Below are the records; pull every line that includes "caption".

__ROWS__
......

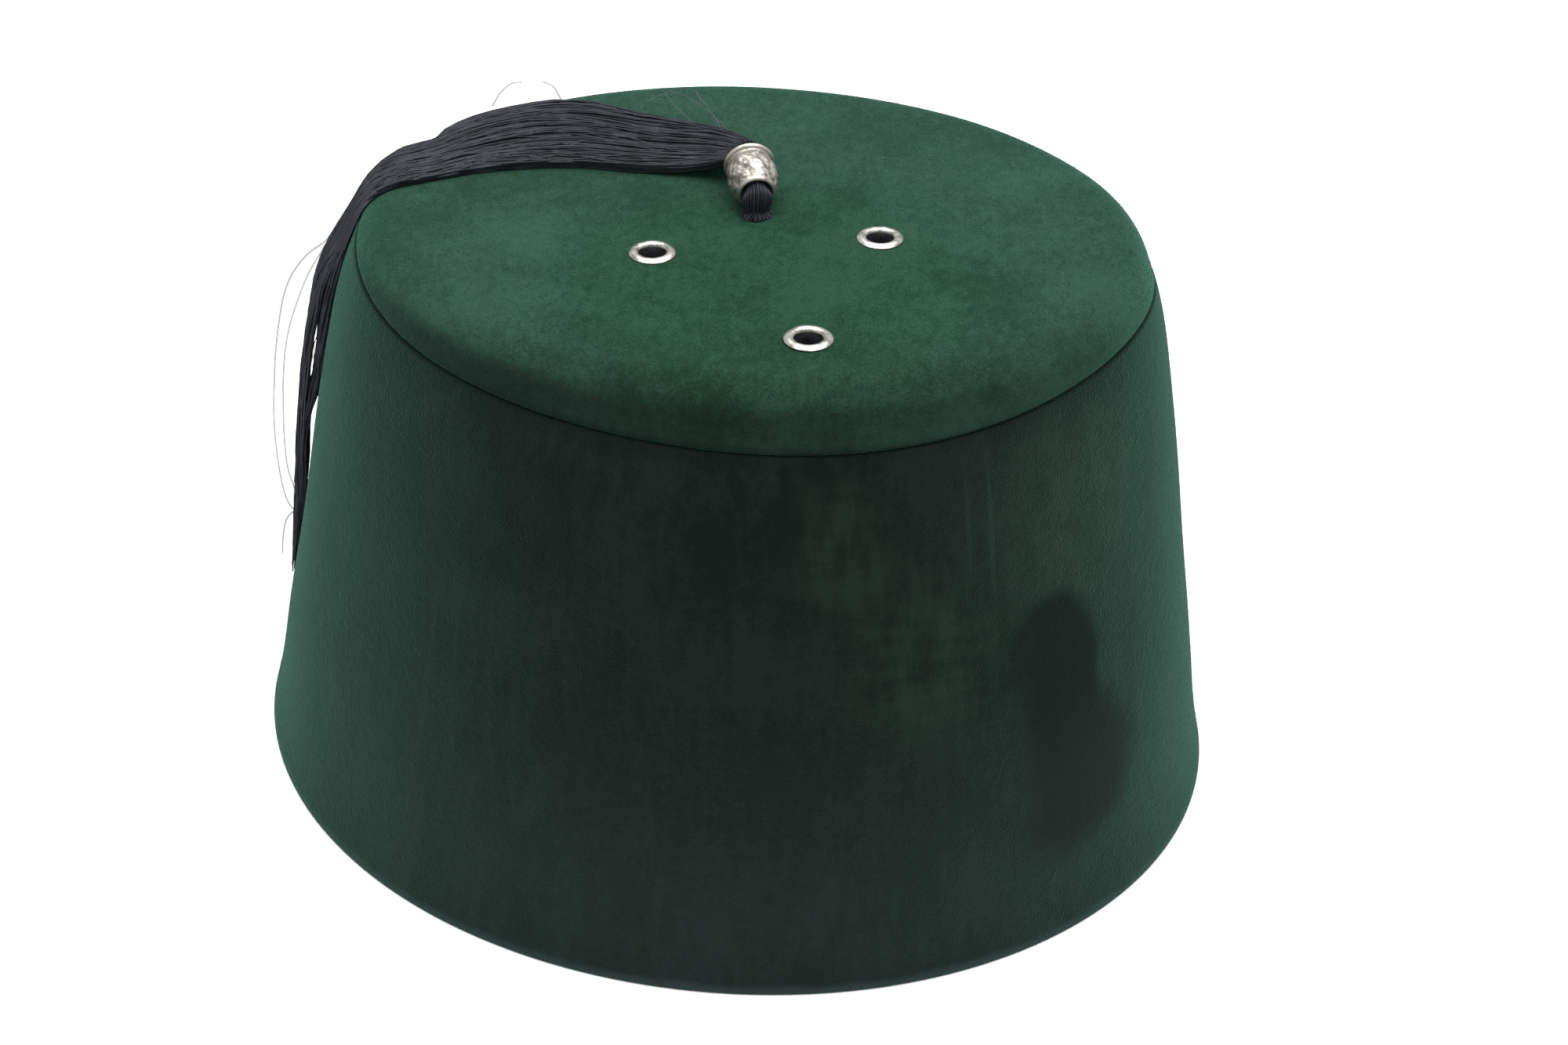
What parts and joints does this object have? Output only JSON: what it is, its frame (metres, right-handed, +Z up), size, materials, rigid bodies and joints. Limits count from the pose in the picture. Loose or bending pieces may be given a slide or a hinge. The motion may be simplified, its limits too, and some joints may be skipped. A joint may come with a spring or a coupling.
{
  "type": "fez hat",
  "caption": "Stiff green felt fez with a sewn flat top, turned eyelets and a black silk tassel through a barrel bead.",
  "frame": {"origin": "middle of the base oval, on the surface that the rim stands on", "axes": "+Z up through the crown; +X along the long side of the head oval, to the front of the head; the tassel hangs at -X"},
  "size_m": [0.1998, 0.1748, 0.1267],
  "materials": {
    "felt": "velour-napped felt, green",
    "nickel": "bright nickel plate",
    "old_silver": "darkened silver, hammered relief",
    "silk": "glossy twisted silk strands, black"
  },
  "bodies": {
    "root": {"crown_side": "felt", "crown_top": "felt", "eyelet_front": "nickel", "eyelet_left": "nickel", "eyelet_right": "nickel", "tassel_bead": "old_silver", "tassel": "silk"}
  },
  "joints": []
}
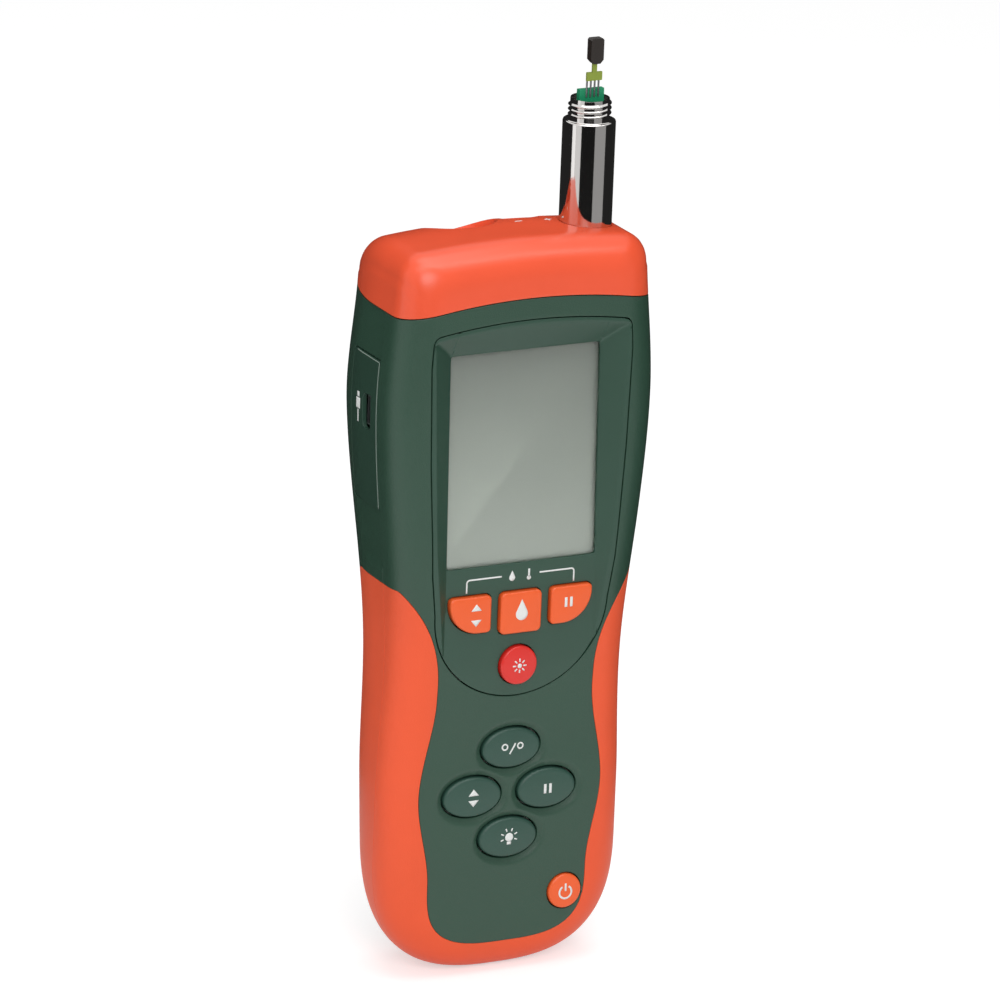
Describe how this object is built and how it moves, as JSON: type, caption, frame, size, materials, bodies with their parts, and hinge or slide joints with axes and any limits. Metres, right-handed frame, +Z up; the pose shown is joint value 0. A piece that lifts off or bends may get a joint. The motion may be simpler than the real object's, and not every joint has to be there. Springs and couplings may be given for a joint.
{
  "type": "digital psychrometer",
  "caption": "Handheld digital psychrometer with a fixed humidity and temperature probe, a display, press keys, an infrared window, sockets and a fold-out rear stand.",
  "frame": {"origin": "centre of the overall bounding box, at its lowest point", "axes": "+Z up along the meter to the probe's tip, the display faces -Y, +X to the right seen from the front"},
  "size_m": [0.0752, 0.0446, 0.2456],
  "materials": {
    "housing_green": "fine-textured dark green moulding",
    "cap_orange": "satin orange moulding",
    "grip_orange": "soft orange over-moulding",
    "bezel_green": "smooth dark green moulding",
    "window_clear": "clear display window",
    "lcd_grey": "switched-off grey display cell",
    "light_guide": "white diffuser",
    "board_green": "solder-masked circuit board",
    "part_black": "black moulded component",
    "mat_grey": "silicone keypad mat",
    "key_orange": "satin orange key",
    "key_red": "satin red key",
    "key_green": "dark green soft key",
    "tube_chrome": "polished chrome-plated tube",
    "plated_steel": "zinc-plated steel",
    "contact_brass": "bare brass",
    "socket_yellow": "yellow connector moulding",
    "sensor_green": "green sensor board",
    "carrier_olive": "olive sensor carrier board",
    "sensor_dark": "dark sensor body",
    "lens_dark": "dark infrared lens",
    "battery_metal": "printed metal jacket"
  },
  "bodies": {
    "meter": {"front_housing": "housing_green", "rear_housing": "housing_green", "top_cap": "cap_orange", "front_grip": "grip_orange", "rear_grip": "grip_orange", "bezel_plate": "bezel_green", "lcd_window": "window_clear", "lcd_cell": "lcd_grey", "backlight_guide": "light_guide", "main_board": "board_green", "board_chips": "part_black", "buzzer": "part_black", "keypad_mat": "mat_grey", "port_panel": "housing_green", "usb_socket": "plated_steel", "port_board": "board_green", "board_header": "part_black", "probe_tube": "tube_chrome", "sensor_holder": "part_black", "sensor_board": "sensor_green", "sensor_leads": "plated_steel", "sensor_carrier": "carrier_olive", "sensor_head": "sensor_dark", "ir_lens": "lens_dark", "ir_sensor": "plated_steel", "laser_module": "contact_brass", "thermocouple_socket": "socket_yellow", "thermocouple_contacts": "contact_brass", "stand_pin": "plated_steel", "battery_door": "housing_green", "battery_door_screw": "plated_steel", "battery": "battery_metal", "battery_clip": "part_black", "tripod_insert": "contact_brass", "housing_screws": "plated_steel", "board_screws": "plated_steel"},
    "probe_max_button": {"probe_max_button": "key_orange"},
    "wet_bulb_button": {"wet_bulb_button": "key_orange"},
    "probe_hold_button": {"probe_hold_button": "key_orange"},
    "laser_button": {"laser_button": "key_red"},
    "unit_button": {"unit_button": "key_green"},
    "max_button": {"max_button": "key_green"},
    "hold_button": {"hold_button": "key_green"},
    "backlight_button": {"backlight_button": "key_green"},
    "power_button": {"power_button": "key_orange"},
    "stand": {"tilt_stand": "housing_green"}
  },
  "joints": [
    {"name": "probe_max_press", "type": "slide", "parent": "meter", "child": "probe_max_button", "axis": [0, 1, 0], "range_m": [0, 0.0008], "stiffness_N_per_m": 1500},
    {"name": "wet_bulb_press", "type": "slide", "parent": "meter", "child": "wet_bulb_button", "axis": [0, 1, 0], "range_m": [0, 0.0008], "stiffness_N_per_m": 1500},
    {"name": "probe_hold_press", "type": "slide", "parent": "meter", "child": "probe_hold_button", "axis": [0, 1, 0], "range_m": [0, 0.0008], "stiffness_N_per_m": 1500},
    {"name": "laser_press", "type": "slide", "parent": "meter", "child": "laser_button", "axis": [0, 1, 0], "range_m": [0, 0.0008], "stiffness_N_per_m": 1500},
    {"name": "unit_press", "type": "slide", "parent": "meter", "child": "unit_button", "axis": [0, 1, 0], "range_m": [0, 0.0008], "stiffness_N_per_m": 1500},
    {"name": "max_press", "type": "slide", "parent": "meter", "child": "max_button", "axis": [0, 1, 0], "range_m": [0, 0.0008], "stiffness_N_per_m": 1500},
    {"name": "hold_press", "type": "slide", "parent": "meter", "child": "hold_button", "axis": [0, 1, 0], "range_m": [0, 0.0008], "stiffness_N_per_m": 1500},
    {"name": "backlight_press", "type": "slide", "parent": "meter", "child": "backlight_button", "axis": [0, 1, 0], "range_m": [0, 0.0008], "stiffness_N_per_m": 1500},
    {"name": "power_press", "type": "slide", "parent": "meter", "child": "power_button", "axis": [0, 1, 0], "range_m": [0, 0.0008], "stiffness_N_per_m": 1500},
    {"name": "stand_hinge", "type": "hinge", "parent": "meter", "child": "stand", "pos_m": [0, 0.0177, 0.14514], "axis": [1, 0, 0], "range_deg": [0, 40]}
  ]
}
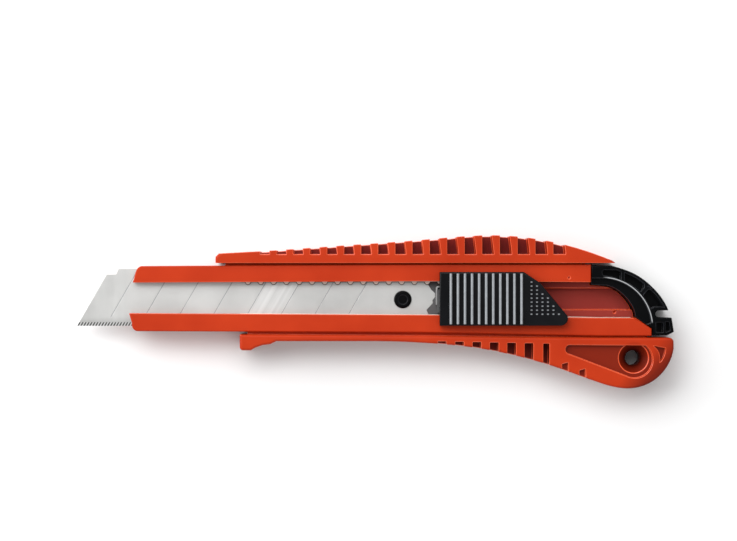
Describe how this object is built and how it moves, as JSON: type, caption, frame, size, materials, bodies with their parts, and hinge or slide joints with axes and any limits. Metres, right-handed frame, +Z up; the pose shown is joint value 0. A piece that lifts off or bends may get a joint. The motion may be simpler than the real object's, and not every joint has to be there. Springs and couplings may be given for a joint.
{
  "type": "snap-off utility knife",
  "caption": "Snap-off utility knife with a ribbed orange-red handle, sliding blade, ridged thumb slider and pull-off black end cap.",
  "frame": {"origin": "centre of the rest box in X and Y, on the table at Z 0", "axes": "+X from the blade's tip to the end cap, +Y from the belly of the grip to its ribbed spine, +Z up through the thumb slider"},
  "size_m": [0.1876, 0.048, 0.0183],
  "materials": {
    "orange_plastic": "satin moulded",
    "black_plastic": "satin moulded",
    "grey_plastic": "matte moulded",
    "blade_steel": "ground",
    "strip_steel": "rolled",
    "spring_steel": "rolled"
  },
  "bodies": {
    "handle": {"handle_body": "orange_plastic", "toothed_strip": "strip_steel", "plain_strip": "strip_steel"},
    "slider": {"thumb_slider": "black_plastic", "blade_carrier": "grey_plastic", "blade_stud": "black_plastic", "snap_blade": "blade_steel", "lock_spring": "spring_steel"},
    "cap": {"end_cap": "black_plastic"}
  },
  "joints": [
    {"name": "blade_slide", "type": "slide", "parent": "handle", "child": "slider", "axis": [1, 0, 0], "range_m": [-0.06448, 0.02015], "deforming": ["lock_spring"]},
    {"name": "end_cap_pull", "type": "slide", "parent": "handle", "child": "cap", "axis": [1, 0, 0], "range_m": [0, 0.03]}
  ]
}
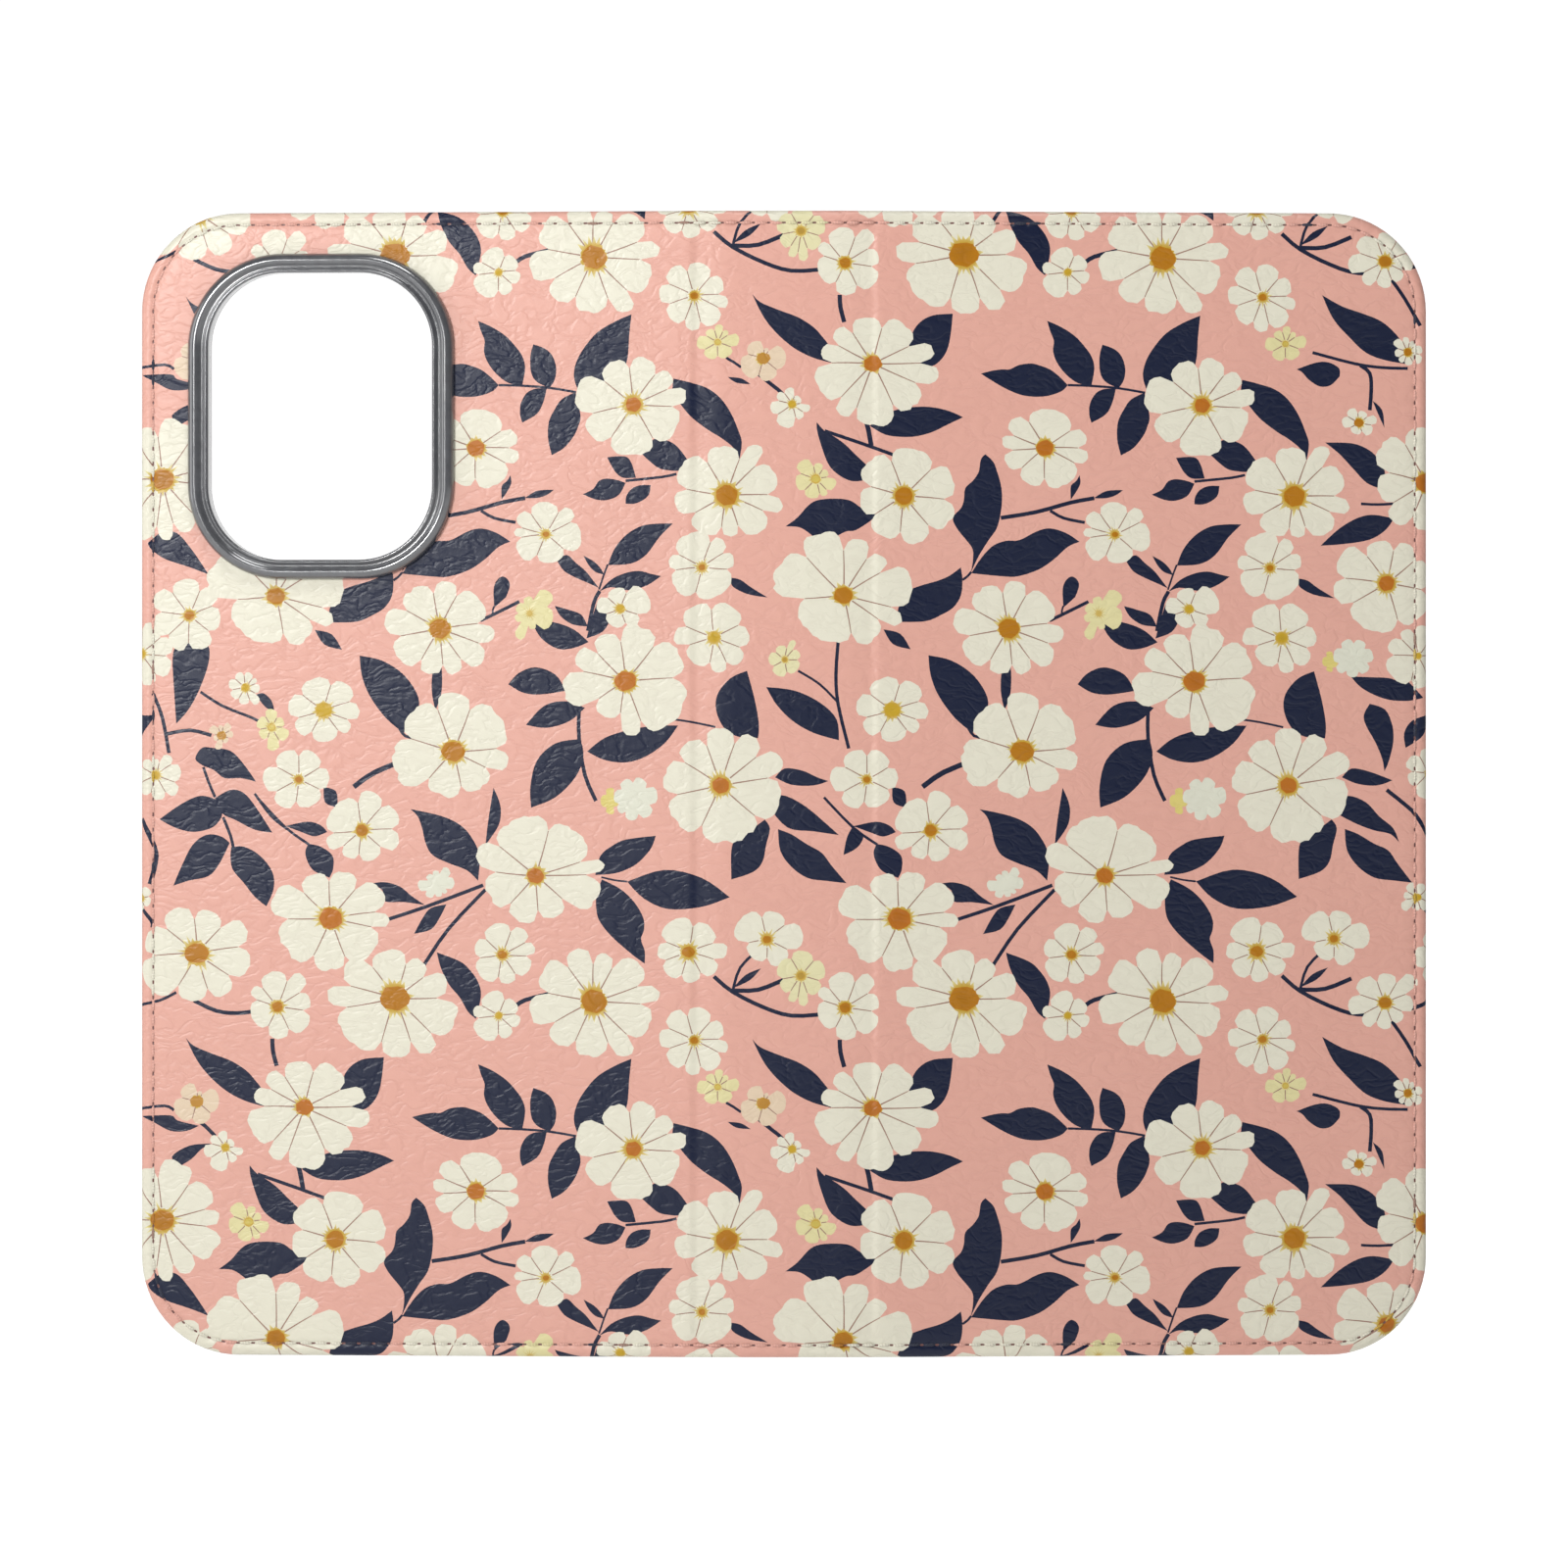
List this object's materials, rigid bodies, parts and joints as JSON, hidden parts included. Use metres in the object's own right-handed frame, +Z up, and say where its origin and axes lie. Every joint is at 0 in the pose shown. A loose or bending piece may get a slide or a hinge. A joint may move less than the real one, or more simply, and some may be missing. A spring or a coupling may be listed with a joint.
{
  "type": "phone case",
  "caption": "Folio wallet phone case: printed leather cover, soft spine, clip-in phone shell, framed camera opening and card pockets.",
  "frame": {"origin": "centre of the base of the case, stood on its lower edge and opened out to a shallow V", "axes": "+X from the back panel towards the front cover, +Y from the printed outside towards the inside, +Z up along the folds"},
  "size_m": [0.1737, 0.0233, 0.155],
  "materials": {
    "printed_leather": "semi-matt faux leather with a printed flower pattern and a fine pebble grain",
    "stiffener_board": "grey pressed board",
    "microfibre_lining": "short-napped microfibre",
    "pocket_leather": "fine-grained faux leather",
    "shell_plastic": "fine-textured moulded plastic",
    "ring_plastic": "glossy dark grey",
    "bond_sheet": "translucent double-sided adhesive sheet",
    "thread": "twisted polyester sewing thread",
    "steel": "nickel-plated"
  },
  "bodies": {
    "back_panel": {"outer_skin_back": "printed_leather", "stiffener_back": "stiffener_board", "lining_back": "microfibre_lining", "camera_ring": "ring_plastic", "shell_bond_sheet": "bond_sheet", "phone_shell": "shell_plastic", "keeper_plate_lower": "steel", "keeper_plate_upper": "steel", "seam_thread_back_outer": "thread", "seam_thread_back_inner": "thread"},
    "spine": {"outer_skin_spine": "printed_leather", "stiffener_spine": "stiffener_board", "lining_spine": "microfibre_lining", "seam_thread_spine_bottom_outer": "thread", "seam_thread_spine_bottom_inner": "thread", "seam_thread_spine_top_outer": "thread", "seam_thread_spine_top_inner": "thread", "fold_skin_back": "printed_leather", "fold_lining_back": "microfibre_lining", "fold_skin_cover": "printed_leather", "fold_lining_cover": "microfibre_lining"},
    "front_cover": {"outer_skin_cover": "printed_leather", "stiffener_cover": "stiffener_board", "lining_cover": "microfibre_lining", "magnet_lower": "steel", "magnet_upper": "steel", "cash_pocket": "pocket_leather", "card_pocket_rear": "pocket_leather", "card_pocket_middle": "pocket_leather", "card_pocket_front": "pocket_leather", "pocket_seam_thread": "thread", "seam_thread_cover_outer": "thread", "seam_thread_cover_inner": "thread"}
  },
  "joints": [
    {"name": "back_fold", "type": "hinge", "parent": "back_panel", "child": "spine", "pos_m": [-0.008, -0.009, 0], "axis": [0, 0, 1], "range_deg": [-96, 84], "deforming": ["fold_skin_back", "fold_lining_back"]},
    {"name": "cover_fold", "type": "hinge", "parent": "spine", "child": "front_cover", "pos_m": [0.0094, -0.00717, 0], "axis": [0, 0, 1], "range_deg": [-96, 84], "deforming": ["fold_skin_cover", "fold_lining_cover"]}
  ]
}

......

__RESPONSE TO THIS TASK__
  "caption": "Stiff green felt fez with a sewn flat top, turned eyelets and a black silk tassel through a barrel bead.",
Describe how this object is built and how it moves, as JSON: type, caption, frame, size, materials, bodies with their parts, and hinge or slide joints with axes and any limits. Metres, right-handed frame, +Z up; the pose shown is joint value 0. A piece that lifts off or bends may get a joint. The motion may be simpler than the real object's, and not every joint has to be there. Springs and couplings may be given for a joint.
  "caption": "Handheld digital psychrometer with a fixed humidity and temperature probe, a display, press keys, an infrared window, sockets and a fold-out rear stand.",
Describe how this object is built and how it moves, as JSON: type, caption, frame, size, materials, bodies with their parts, and hinge or slide joints with axes and any limits. Metres, right-handed frame, +Z up; the pose shown is joint value 0. A piece that lifts off or bends may get a joint. The motion may be simpler than the real object's, and not every joint has to be there. Springs and couplings may be given for a joint.
  "caption": "Snap-off utility knife with a ribbed orange-red handle, sliding blade, ridged thumb slider and pull-off black end cap.",
  "caption": "Folio wallet phone case: printed leather cover, soft spine, clip-in phone shell, framed camera opening and card pockets.",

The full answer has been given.